The Phoenicians built their fortunes on trade in the dye-- and indeed, the color is known to us today as Tyrian purple. Based on the coast of Lebanon, the ancient mariners of the Mediterranean delivered cloth dyed in this purple of the sea throughout the ancient world. They say it would take 10,000 dead mollusks to dye one robe the coveted color.
It was smelly business too-- as dying inevitably is. But so lucrative was it that many peoples gave it a shot. No one, however, achieved as beautiful a shade of purple as the Phoenicians (who are believed to have used two species of mollusks: —the Purpura pelagia or Murex trunculus, and the Purfura lapillus or Buccinum lapillus).
Victoria Finlay tries to track down the color in her 2003 book, Color: A Natural History of the Palette , but by then the species have been hunted to the point of extinction.
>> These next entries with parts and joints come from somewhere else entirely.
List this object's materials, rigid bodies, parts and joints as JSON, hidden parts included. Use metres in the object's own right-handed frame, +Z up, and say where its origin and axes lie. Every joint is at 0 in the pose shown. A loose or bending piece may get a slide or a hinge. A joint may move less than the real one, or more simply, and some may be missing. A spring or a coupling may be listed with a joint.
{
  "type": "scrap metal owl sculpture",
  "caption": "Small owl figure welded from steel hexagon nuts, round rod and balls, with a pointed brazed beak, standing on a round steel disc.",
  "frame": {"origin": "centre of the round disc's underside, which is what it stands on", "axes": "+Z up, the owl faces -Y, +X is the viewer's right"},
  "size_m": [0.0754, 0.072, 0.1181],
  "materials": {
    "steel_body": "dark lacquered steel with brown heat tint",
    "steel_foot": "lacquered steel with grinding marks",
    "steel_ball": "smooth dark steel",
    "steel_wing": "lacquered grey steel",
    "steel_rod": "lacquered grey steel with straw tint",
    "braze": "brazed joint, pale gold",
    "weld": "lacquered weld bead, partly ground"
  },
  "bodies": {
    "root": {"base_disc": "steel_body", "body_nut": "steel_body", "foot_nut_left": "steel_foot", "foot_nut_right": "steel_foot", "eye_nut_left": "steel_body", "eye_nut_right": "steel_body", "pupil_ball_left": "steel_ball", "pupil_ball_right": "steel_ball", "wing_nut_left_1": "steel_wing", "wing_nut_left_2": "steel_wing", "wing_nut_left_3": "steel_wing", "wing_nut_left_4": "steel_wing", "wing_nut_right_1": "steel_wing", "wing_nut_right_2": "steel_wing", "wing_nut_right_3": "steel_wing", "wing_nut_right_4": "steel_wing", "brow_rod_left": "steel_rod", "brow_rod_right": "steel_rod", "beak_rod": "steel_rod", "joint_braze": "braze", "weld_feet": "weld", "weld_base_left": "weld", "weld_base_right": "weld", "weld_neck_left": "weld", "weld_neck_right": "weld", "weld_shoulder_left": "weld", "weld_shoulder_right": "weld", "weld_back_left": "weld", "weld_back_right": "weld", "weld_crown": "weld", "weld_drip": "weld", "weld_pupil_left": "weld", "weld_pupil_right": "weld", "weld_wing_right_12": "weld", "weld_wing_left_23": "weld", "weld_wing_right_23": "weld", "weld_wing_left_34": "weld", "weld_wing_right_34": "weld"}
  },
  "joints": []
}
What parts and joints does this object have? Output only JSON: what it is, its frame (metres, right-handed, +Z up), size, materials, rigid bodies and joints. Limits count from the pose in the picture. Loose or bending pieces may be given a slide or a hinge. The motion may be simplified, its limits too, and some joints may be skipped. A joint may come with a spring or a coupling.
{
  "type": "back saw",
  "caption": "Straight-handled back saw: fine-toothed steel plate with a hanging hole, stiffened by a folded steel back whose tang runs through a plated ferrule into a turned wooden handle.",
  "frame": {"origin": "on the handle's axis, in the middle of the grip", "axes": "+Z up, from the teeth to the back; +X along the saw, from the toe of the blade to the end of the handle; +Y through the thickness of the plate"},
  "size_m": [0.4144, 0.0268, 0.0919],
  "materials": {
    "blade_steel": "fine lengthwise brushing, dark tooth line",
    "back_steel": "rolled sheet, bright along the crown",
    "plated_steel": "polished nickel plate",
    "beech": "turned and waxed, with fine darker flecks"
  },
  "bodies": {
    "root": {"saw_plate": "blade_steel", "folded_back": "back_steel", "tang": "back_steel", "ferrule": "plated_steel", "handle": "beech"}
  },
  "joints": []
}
And while she did get a glimpse of the huge ancient vats that were once used to make the luxerious dyes (wisely located downwind of the ancient city of Tyre), in her book she is unable to find much else.
And now today, I read the mollusk is extinct. Forever gone. "We kid ourselves, says Elizabeth Kolbert, into believing that everything will be okay and that this is not actually happening. It's because we find it impossible to believe that we could destroy our planet. In her book the Sixth extinction, she writes that our coral systems might go extinct during our very lifetimes." ( That is, it is happening now. And what about giraffes? If that doesn't make a person sad, I don't know what will.
Kolbert delivers a compelling call to action. “Right now,” she writes, “we are deciding, without quite meaning to, which evolutionary pathways will remain open and which will forever be closed. No other creature has ever managed this, and it will, unfortunately, be our most enduring legacy.”
Do you miss dinosaurs? Well that was before our time. But we are walking (trampling) on the multicolored rug of creation now, imperious and ignorant------- and Clytemnestra is waiting in the wings to show us our fate.